- Rasteqan Location within Iran
- Coordinates: 38°10′24″N 57°09′54″E﻿ / ﻿38.17333°N 57.16500°E
- Country: Iran
- Province: North Khorasan
- County: Raz and Jargalan
- District: Gholaman
- Rural District: Rasteqan

Population (2016)
- • Total: 922
- Time zone: UTC+3:30 (IRST)

= Rasteqan =

Village in North Khorasan province, Iran

Rasteqan (راستقان) (Note: Also romanized as Rāsteqān) is a village in, and the capital of, Rasteqan Rural District in Gholaman District of Raz and Jargalan County, North Khorasan province, Iran.

==Demographics==
===Population===
At the time of the 2006 National Census, the village's population was 1,073 in 253 households, when it was in Gholaman Rural District of the former Raz and Jargalan District in Bojnord County.

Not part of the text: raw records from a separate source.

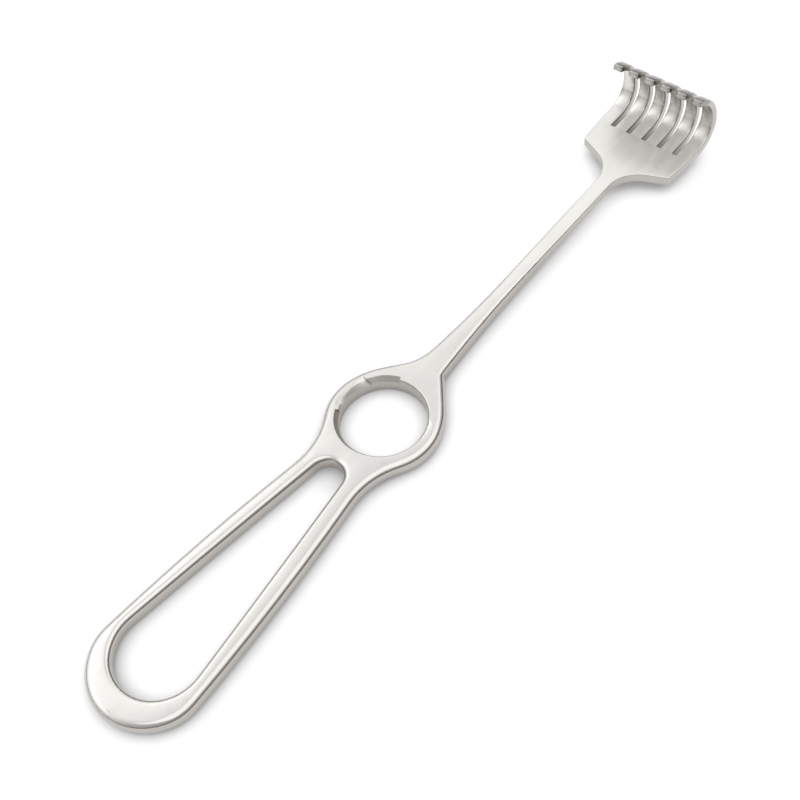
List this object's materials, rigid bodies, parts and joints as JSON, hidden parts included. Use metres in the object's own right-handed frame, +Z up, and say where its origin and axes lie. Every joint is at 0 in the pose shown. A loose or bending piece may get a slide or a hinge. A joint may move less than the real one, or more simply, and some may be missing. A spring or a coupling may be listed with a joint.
{
  "type": "rake retractor",
  "caption": "Hand-held steel rake retractor: long looped handle, finger ring, slim shank and a flat fan blade whose blunt prongs bend up and back.",
  "frame": {"origin": "middle of the footprint, on the level underside of the handle", "axes": "+Y from the looped handle towards the prongs, +Z up, the way the prongs point, +X to the right when looking along +Y"},
  "size_m": [0.03, 0.2204, 0.0232],
  "materials": {
    "steel": "fine satin, bead blasted and polished along the ground corners"
  },
  "bodies": {
    "root": {"retractor": "steel"}
  },
  "joints": []
}
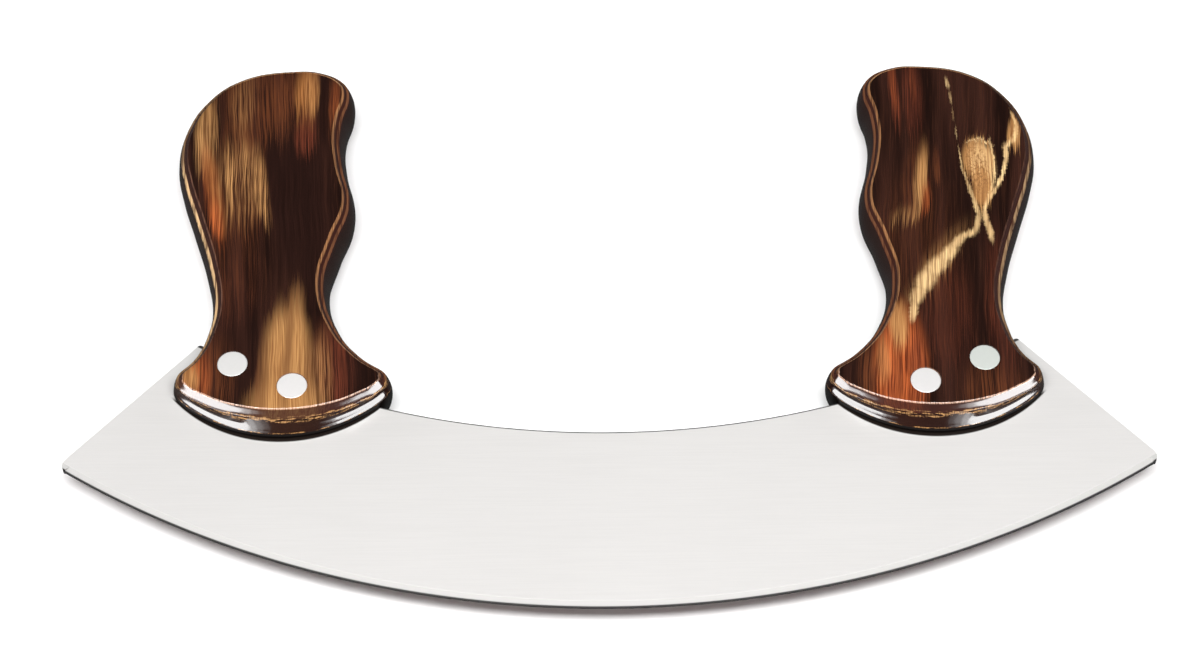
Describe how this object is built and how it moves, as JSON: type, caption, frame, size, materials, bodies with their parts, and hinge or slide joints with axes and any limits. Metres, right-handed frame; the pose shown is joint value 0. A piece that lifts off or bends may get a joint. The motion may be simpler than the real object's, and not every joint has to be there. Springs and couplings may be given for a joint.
{
  "type": "mezzaluna",
  "caption": "Crescent-shaped chopping blade with a ground cutting edge and upright contoured wooden handles riveted over its back.",
  "frame": {"origin": "middle of the bounding box at the level of the handles' lower faces, the tool lying flat", "axes": "+X along the blade, -Y towards the cutting edge, +Y towards the handle ends, +Z out of the blade's upper face"},
  "size_m": [0.25, 0.1509, 0.015],
  "materials": {
    "blade_steel": "fine satin stainless steel, bare, with a ground edge",
    "handle_wood": "dark brown wood with light streaks, gloss varnish",
    "rivet_aluminium": "satin, ground flush with the handle"
  },
  "bodies": {
    "root": {"blade": "blade_steel", "left_handle": "handle_wood", "right_handle": "handle_wood", "left_outer_rivet_female": "rivet_aluminium", "left_outer_rivet_male": "rivet_aluminium", "left_inner_rivet_female": "rivet_aluminium", "left_inner_rivet_male": "rivet_aluminium", "right_inner_rivet_female": "rivet_aluminium", "right_inner_rivet_male": "rivet_aluminium", "right_outer_rivet_female": "rivet_aluminium", "right_outer_rivet_male": "rivet_aluminium"}
  },
  "joints": []
}
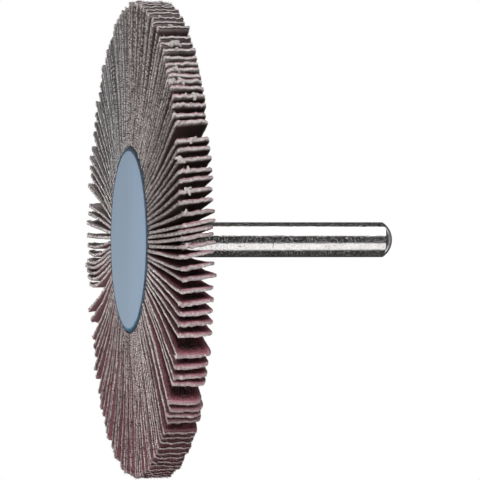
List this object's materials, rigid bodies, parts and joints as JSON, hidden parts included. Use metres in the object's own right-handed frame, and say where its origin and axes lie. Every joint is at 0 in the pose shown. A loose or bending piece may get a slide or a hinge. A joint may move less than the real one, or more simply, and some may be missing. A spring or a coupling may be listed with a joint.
{
  "type": "flap wheel",
  "caption": "Round abrasive wheel with flaps set on edge round a core, a thin front disc and a straight steel shank for a rotary tool.",
  "frame": {"origin": "centre of the front disc's outer face, on the wheel's axis", "axes": "+Z along the axis, from the front disc to the shank's free end; X and Y are any pair square to it"},
  "size_m": [0.081, 0.081, 0.0461],
  "materials": {
    "ground_steel": "ground and polished, with fine scratches",
    "cast_resin": "hard cast resin, satin",
    "coated_disc": "satin blue-grey coating",
    "abrasive_cloth": "matt grit on woven cloth"
  },
  "bodies": {
    "root": {"shank": "ground_steel", "resin_core": "cast_resin", "front_disc": "coated_disc", "flap_pack_01": "abrasive_cloth", "flap_pack_02": "abrasive_cloth", "flap_pack_03": "abrasive_cloth", "flap_pack_04": "abrasive_cloth", "flap_pack_05": "abrasive_cloth", "flap_pack_06": "abrasive_cloth", "flap_pack_07": "abrasive_cloth", "flap_pack_08": "abrasive_cloth", "flap_pack_09": "abrasive_cloth", "flap_pack_10": "abrasive_cloth", "flap_pack_11": "abrasive_cloth", "flap_pack_12": "abrasive_cloth", "flap_pack_13": "abrasive_cloth", "flap_pack_14": "abrasive_cloth", "flap_pack_15": "abrasive_cloth", "flap_pack_16": "abrasive_cloth", "flap_pack_17": "abrasive_cloth", "flap_pack_18": "abrasive_cloth", "flap_pack_19": "abrasive_cloth", "flap_pack_20": "abrasive_cloth", "flap_pack_21": "abrasive_cloth", "flap_pack_22": "abrasive_cloth", "flap_pack_23": "abrasive_cloth", "flap_pack_24": "abrasive_cloth", "flap_pack_25": "abrasive_cloth", "flap_pack_26": "abrasive_cloth", "flap_pack_27": "abrasive_cloth", "flap_pack_28": "abrasive_cloth", "flap_pack_29": "abrasive_cloth", "flap_pack_30": "abrasive_cloth", "flap_pack_31": "abrasive_cloth", "flap_pack_32": "abrasive_cloth", "flap_pack_33": "abrasive_cloth", "flap_pack_34": "abrasive_cloth", "flap_pack_35": "abrasive_cloth", "flap_pack_36": "abrasive_cloth", "flap_pack_37": "abrasive_cloth", "flap_pack_38": "abrasive_cloth", "flap_pack_39": "abrasive_cloth", "flap_pack_40": "abrasive_cloth", "flap_pack_41": "abrasive_cloth", "flap_pack_42": "abrasive_cloth"}
  },
  "joints": []
}
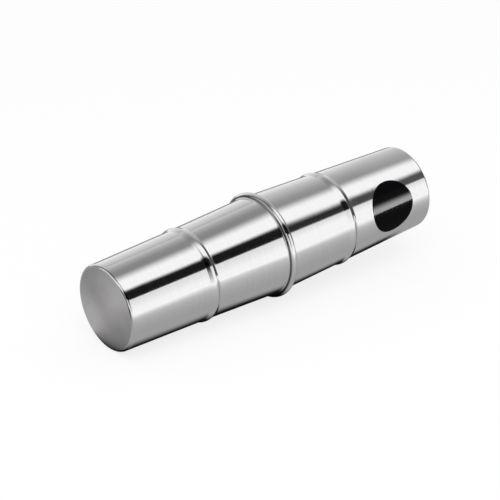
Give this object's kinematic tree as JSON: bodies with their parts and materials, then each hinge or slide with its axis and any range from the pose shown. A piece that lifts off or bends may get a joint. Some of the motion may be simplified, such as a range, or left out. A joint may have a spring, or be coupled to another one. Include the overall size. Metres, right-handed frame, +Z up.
{
  "type": "ganza shaker",
  "caption": "Tube shaker of polished aluminium: tapered cups joined mouth to mouth by a rolled seam, with pressed ribs, flat ends, a plain round label and loose steel shot inside.",
  "frame": {"origin": "on the table under the middle of the shaker's bounding box, with the shaker lying as it comes to rest on its seam and on the edge of its near end", "axes": "+X horizontally along the shaker from the near end, which touches the table, to the raised far end; +Z up; the label faces -Y"},
  "size_m": [0.2022, 0.0576, 0.0576],
  "materials": {
    "polished_aluminium": "polished walls with fine spinning lines, satin end faces",
    "label_black": "glossy printed film",
    "steel_shot": "bright steel balls"
  },
  "bodies": {
    "shell": {"near_cup": "polished_aluminium", "far_cup": "polished_aluminium", "label": "label_black"},
    "shot_bed": {"shot_bed": "steel_shot"},
    "shot_top": {"shot_top": "steel_shot"}
  },
  "joints": [
    {"name": "shot_slide", "type": "slide", "parent": "shell", "child": "shot_bed", "axis": [0.9983, 0, 0.059], "range_m": [0, 0.1365]},
    {"name": "shot_tumble", "type": "hinge", "parent": "shot_bed", "child": "shot_top", "pos_m": [-0.09983, 0, 0.02291], "axis": [0.9983, 0, 0.059], "range_deg": [-90, 90]}
  ]
}
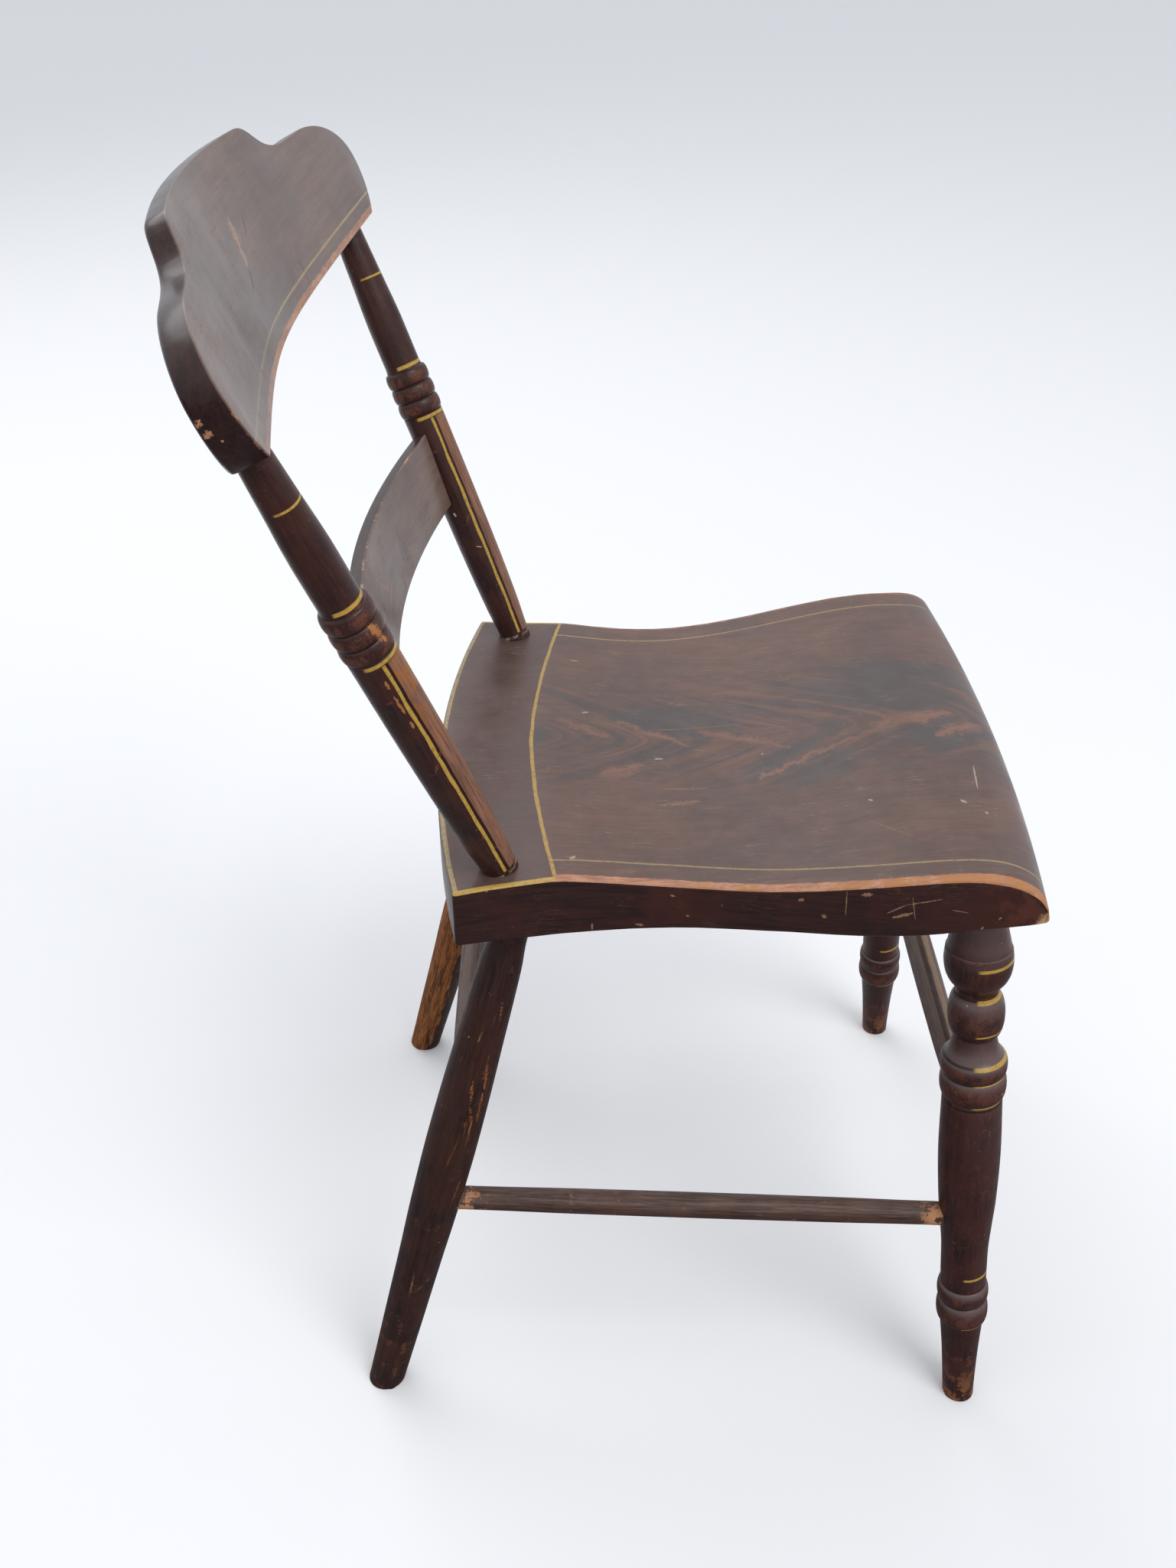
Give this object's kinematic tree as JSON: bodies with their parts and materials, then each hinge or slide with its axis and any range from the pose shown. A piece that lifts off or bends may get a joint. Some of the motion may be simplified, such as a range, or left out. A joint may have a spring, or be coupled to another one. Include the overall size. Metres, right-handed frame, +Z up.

The following census in 2011 counted 840 people in 249 households. The 2016 census measured the population of the village as 922 people in 312 households, by which time the district had been separated from the county in the establishment of Raz and Jargalan County. The rural district was transferred to the new Gholaman District, and Rasteqan was transferred to Rasteqan Rural District created in the same district.